ADÃO E EVA (AINDA)
Ivan Ávila Dueñas, Adán y Eva (todavia), México, 2004

No início, o nascimento do mundo, versão Adão e Eva, é construído em animação. Há até uma transa do casal. Temos assim, de cara, um convite para aceitar as imagens em um registro não realista, de um simbolismo irônico. Ironia bola baixa, porque o corte efetuado após a expulsão do primeiro homem e da primeira mulher do Paraíso constrói uma relação entre punição, ambiente e tempo histórico das mais impotentes. Como eles são punidos por Deus e na cena seguinte estão em nossos dias, em uma metrópole (Cidade do México), inseridos em uma tribo de hedonistas angustiados e socialmente identificados pelos figurinos (pós-qualquer coisa), logo se conclui que um segmento jovem da contemporaneidade, nas grandes cidades, representa o símbolo atual do inferno. É desse jeito que, estando chafurdados no prazer sem afeto e no tédio minimalista do cotidiano, eles pagarão pela desobediência original.

A questão principal é o sexo. Os dois tiram muito a roupa, transam com quem trombam pelo caminho - mas é um sexo desesperado, banalizado por sua prática quase sem desejo, sem vínculo algum entre as partes, que deserotiza as relações, pois, em vez de romper com as convenções e promover a morte do “eu” no encontro carnal (segundo a visão de Bataille para o erotismo), esse sexo torna-se convencional na transgressão. Ele e ela experimentam, na cama ou fora dela, de tudo um pouco e um pouco mais, mas sem com isso aquecer a tela, sem produzir uma construção de formas, de formas em movimento, de um cinema da pele. Os corpos parecem descarnados, ocos, reduzidos a corpos sem sangue, com gestos sorumbáticos. Sim, é proposta estética. E?

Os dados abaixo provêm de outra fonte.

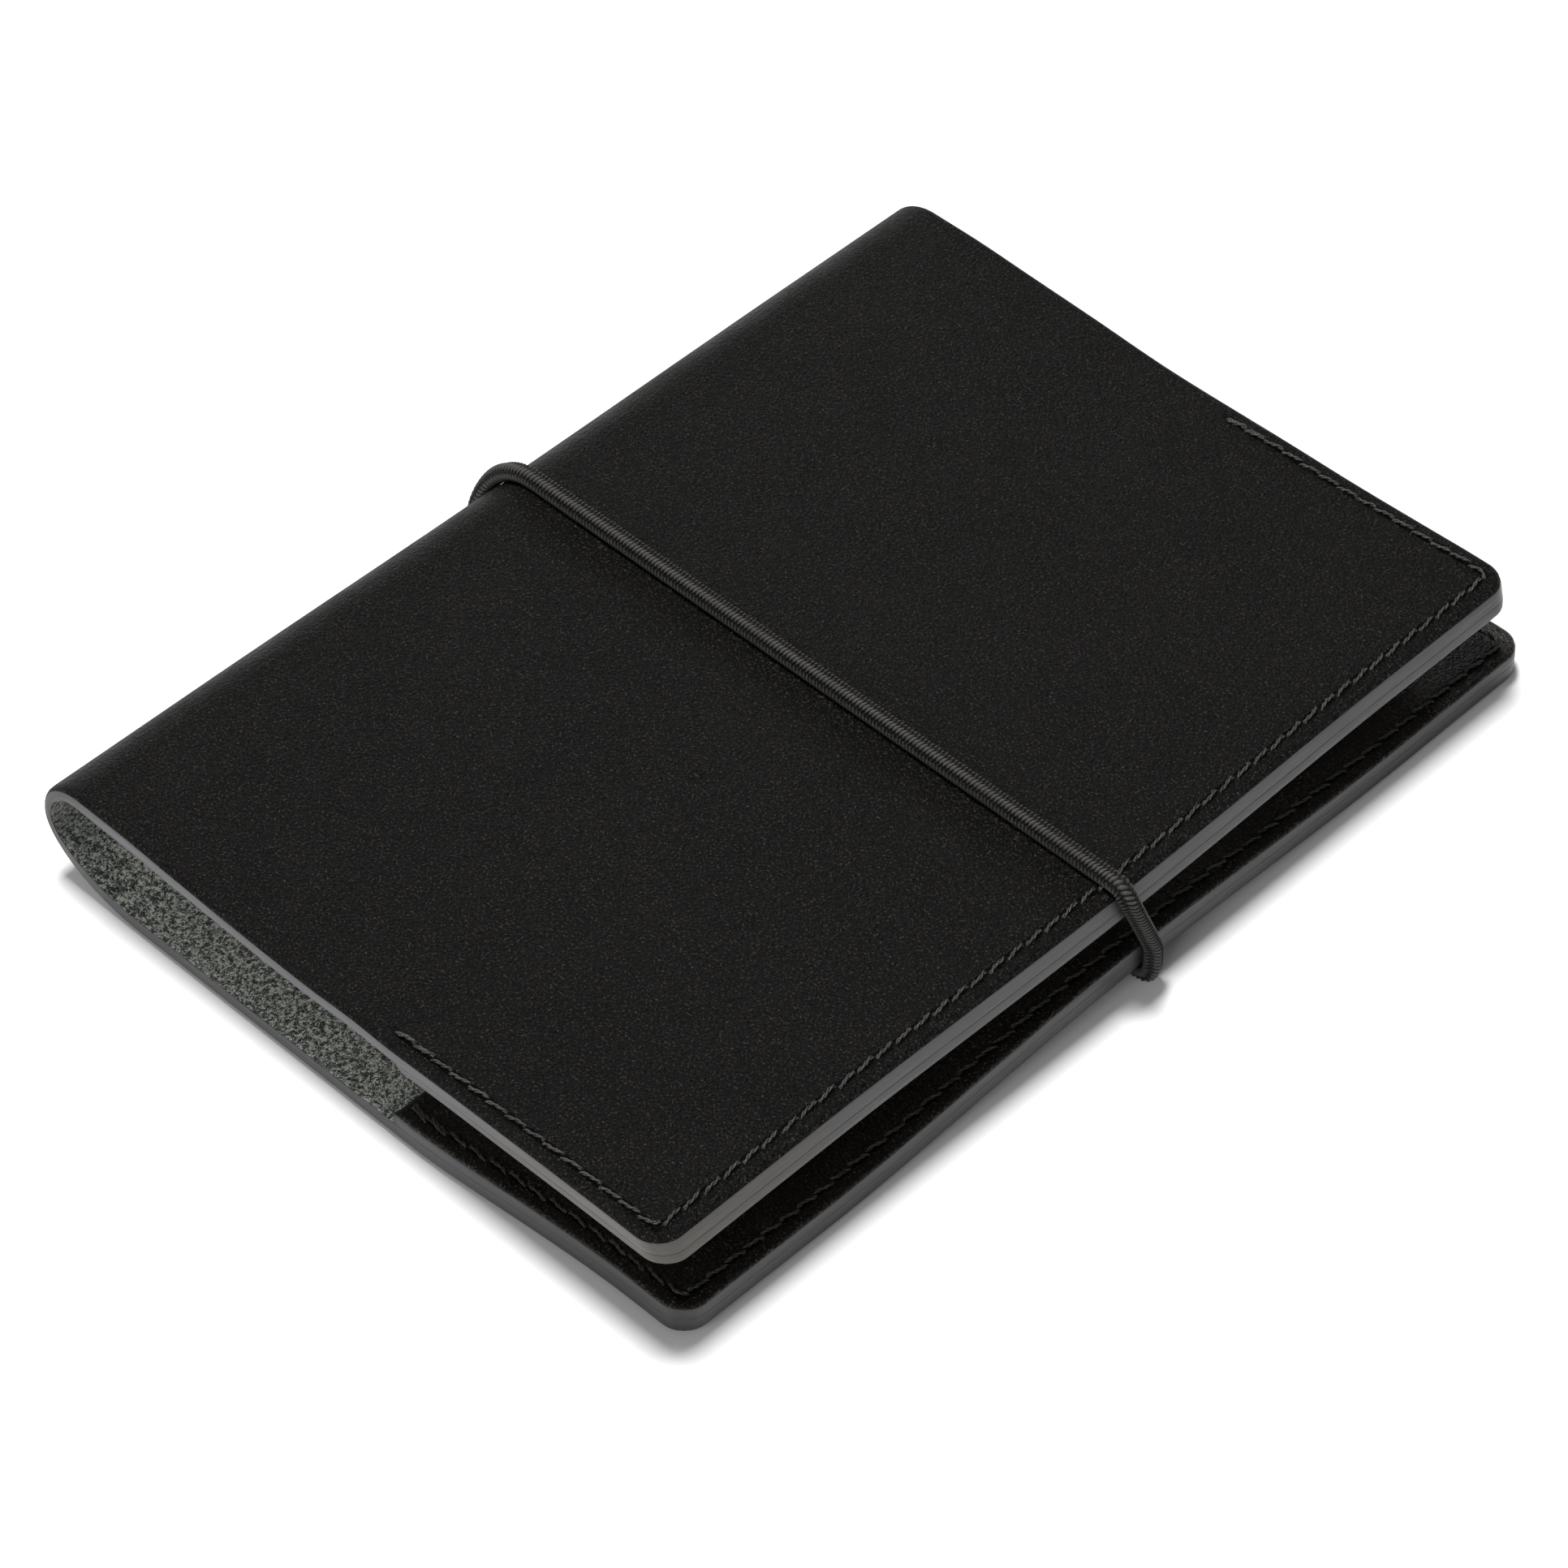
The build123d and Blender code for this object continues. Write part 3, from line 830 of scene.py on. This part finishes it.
inner_front = sheet_thick + front_panel_thick
inner_back = sheet_thick + back_panel_thick
thread_front = stitches("thread_front_outer", "front", 0, front_panel_at, 0.0, -1)
thread_back = stitches("thread_back_outer", "back", sheet_end, back_panel_at, 0.0, -1)
stitches("thread_front_inner", "front", 0, front_panel_at, inner_front, 1)
stitches("thread_back_inner", "back", sheet_end, back_panel_at, inner_back, 1)
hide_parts("front_stitching")
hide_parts("back_stitching")


# ---- elastic ----
cord_stand = 0.1            # the braid's crowns stand this far out of the cord's radius
groove_depth = 0.46
strands = 4                 # in each direction
lead = 2.1                  # along the cord for one turn of a strand
groove_turn = math.radians(-34)


def taut_loop():
    """Closed (x, z) line of the cord's centre, the tight loop round the cover's section at its
    place, with the length to each of its points."""
    face_inset, edge_inset, edge_top = 0.4, 0.05, 0.9
    front_edge_bottom, back_edge_bottom = 3.0, 3.9
    s = np.linspace(face_inset, sheet_end - face_inset, 900)
    y = np.full_like(s, cord_y)
    outline = place(s, y, cord_dent(s, y))[:, [0, 2]]
    cut_edges = [
        place(at, cord_y, depth)[[0, 2]]
        for at, bottom in (
            (edge_inset, front_edge_bottom), (sheet_end - edge_inset, back_edge_bottom)
        )
        for depth in (edge_top, bottom)
    ]
    cloud = sorted(map(tuple, np.vstack([outline, cut_edges]).tolist()))
    sides = []
    for points in (cloud, cloud[::-1]):
        chain = []
        for p in points:
            while len(chain) > 1:
                (ax, az), (bx, bz) = chain[-2], chain[-1]
                if (bx - ax) * (p[1] - az) - (bz - az) * (p[0] - ax) > 0:
                    break
                chain.pop()
            chain.append(p)
        sides += chain[:-1]
    hull = np.array(sides)
    clear = 0.02
    offset = cord_radius + clear
    angles = np.linspace(0, 2 * math.pi, 721)[:-1]
    way = np.stack([np.cos(angles), np.sin(angles)], 1)
    tip = hull[np.argmax(hull @ way.T, axis=0)]
    rounded = tip + way * offset
    closed = np.vstack([rounded, rounded[:1]])
    length = np.concatenate([[0], np.cumsum(np.hypot(*np.diff(closed, axis=0).T))])
    return closed, length


def elastic_mesh():
    """Points and faces of the braided cord, and how far up its strands each point lies."""
    closed, length = taut_loop()
    total = length[-1]
    lean_from, lean_height = 16.5, 11.0     # below this height the cord leans, over this drop
    underside = 2.5                         # below this it is the run underneath
    drop = ease((lean_from - closed[:, 1]) / lean_height)
    lean = np.where(closed[:, 0] < 0, cord_y_spine - cord_y, cord_y_fore - cord_y)
    share = np.clip((closed[:, 0] - back_start) / (back_end - back_start), 0, 1)
    under = cord_y_spine - cord_y + (cord_y_fore - cord_y_spine) * share
    lean = np.where(closed[:, 1] < underside, under, lean)
    line_y = cord_y + lean * drop
    spacing = 0.082
    rows = int(total / spacing)
    at = np.arange(rows) * total / rows
    window = 31
    kernel = np.hanning(window + 2)[1:-1]
    kernel /= kernel.sum()
    pad = window // 2

    def smoothed(values):
        v = np.interp(at, length, values)
        return np.convolve(np.concatenate([v[-pad:], v, v[:pad]]), kernel, "valid")

    centre = np.stack([smoothed(closed[:, 0]), smoothed(line_y), smoothed(closed[:, 1])], 1)
    tangent = np.roll(centre, -1, 0) - np.roll(centre, 1, 0)
    tangent /= np.linalg.norm(tangent, axis=1, keepdims=True)
    side = np.array([0.0, 1.0, 0.0])
    outward = np.cross(side, tangent)

    around = 56
    turns = round(total / lead)
    theta = np.arange(around) * 2 * math.pi / around
    grid_turn, grid_at = theta[None, :], (at / total)[:, None]
    one = strands * (grid_turn / (2 * math.pi) + grid_at * turns)
    two = strands * (grid_turn / (2 * math.pi) - grid_at * turns)
    over = np.sin(math.pi / 2 * (one + two) - strands * groove_turn)
    first = np.abs(np.cos(math.pi * one)) ** 0.8 + 0.9 * over
    second = np.abs(np.cos(math.pi * two)) ** 0.8 - 0.9 * over
    crown = np.maximum(first, second)
    crown = (crown - crown.min()) / (crown.max() - crown.min())
    radius = cord_radius + cord_stand - groove_depth * (1 - crown)
    points = (
        centre[:, None, :]
        + radius[..., None] * np.cos(grid_turn)[..., None] * outward[:, None, :]
        + radius[..., None] * np.sin(grid_turn)[..., None] * side
    )
    i, j = np.meshgrid(np.arange(rows), np.arange(around), indexing="ij")
    a = i * around + j
    b = i * around + (j + 1) % around
    c = ((i + 1) % rows) * around + (j + 1) % around
    d = ((i + 1) % rows) * around + j
    faces = np.stack([a.ravel(), d.ravel(), c.ravel(), b.ravel()], 1)
    return points.reshape(-1, 3), faces, crown.ravel()


points, faces, crown = elastic_mesh()
elastic = add_mesh("elastic_braid", points, faces, [braid], fields={"crown": crown})
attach(elastic, "elastic")
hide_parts("elastic_loop")


# ---- refill ----
def leaf_stack(name, node, body, sheets):
    """A block of leaves, each a thin sheet a little longer or shorter than the next."""
    leaf_gap = 0.012            # kept clear above and below each leaf
    swell = 0.25                # the middle leaves reach this much further than the outer ones
    low, high = box_mm(node)
    step = (high[2] - low[2]) / sheets
    points, faces = [], []
    nx, ny = 10, 12
    for k in range(sheets):
        first = len(points)
        reach = high[0] - swell * abs(2 * k / sheets - 1) * random.uniform(0.5, 1)
        trim = random.uniform(0, 0.08)
        for z in (low[2] + k * step + leaf_gap, low[2] + (k + 1) * step - leaf_gap):
            for i in range(nx + 1):
                for j in range(ny + 1):
                    x = low[0] + (reach - low[0]) * i / nx
                    y = (low[1] + trim) + (high[1] - low[1] - 2 * trim) * j / ny
                    points.append((x, y, z))
        layer = (nx + 1) * (ny + 1)
        for i in range(nx):
            for j in range(ny):
                a = first + i * (ny + 1) + j
                faces.append((a, a + 1, a + ny + 2, a + ny + 1))
                a += layer
                faces.append((a, a + ny + 1, a + ny + 2, a + 1))
        loop = [(0, j) for j in range(ny)] + [(i, ny) for i in range(nx)]
        loop += [(nx, j) for j in range(ny, 0, -1)] + [(i, 0) for i in range(nx, 0, -1)]
        ids = [first + i * (ny + 1) + j for i, j in loop]
        for a, b in zip(ids, ids[1:] + ids[:1]):
            faces.append((b, a, a + layer, b + layer))
    obj = add_mesh(name, points, faces, [page_paper])
    obj.data.shade_flat()
    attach(obj, body)
    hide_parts(node)


leaf_stack("leaves_lower", "refill_lower_pages", "back", 14)
leaf_stack("leaves_upper", "refill_upper_pages", "upper_pages", 14)


def dress(node, material):
    """Give a CAD node that stays as it is a material."""
    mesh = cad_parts[node].data
    mesh.materials.clear()
    mesh.materials.append(material)


for node in ("refill_leaf_a", "refill_leaf_b"):
    dress(node, page_paper)
for node in ("refill_front_card", "refill_back_card"):
    dress(node, card_paper)
dress("refill_staples", wire)

# ---- floor, light and camera ----
floor_mesh = bpy.data.meshes.new("floor")
floor_half = 3.0
corners = [(x * floor_half, y * floor_half, 0) for x, y in ((-1, -1), (1, -1), (1, 1), (-1, 1))]
floor_mesh.from_pydata(corners, [], [(0, 1, 2, 3)])
floor = bpy.data.objects.new("floor", floor_mesh)
bpy.context.scene.collection.objects.link(floor)
floor_graph = Graph("floor_white")
floor_graph.set(Base_Color=(0.92, 0.92, 0.92, 1), Roughness=0.9, Specular_IOR_Level=0.1)
floor_mesh.materials.append(floor_graph.material)

world = bpy.data.worlds.new("studio")
world.use_nodes = True
world.node_tree.nodes["Background"].inputs["Color"].default_value = (1, 1, 1, 1)
world.node_tree.nodes["Background"].inputs["Strength"].default_value = 0.14
bpy.context.scene.world = world
bpy.context.scene.view_settings.view_transform = "Standard"


def soft_light(name, place_at, aim, size, power):
    """Area light; sizes in metres and power in watts."""
    data = bpy.data.lights.new(name, "AREA")
    data.shape = "RECTANGLE"
    data.size, data.size_y = size
    data.energy = power
    lamp = bpy.data.objects.new(name, data)
    lamp.location = place_at
    lamp.rotation_euler = (Vector(aim) - Vector(place_at)).to_track_quat("-Z", "Y").to_euler()
    bpy.context.scene.collection.objects.link(lamp)


soft_light("overhead", (-0.24, 0.03, 1.25), (0, 0, 0), (0.30, 0.30), 19)
soft_light("near_fill", (0.2, -1.1, 0.55), (0, 0, 0), (0.8, 0.5), 5)
soft_light("fore_fill", (1.1, -0.2, 0.55), (0, 0, 0), (0.8, 0.5), 0.6)
soft_light("spine_rim", (-0.75, 0.55, 0.28), (-0.05, 0.05, 0.01), (0.5, 0.2), 1.5)

# Lens and place were solved from the corners and edges of both covers in the photograph.
camera_data = bpy.data.cameras.new("camera")
camera_data.sensor_width = 36
camera_data.lens = 127.19
camera = bpy.data.objects.new("camera", camera_data)
right = Vector((0.7128, 0.7013, -0.0088))
up = Vector((-0.5054, 0.5223, 0.6869))
backward = Vector((0.4863, -0.4851, 0.7267))
camera.matrix_world = Matrix.Translation((0.31505, -0.3157, 0.4699)) @ Matrix(
    (right, up, backward)
).transposed().to_4x4()
bpy.context.scene.collection.objects.link(camera)
bpy.context.scene.camera = camera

É gritante a recusa a convenções quaisquer, mas tão gritante que esbarra em clichês, justamente aqueles dos que recusam muito não pertencer a nada. Ah? Os tempos mortos são construtores de momentos de morte e não de prolongamento de instantes de vida. No entanto, eles gritam para ser notados, e são. O som é distorcido em alguns momentos. A tela é dividida em quadros, a elaboração espacial visa acima de tudo um impacto, a performance audiovisual aceita tudo, como uma caça à novidade com sabor de percurso retrô, não necessariamente com referenciais em um só endereço. Vemos aqui um candidato à neo-vanguarda indie latino-americana – com sabor às vezes passadista.

A câmera se faz notar sem tremiliques ou malabarismos, tanto nos movimentos de “explícita suavidade”, mediados pela disposição de evitar o corte, como no peso de sua imobilidade nos planos fixos (longos e sem ação), que derivam em lugares-comuns da representação do tédio e do vazio (como a imagem recorrente de Eva, no alto de um prédio, olhando para o nada com a metrópole à frente). Eva, sobretudo, não interage de fato com as pessoas e os lugares, como se fosse um anjo caído que se descolou da experiência terrena, passando a transitar pelos espaços como espectro, mas percorrendo o limbo pelos extremos, embora com intensidade zero. Moribunda essa ousadia.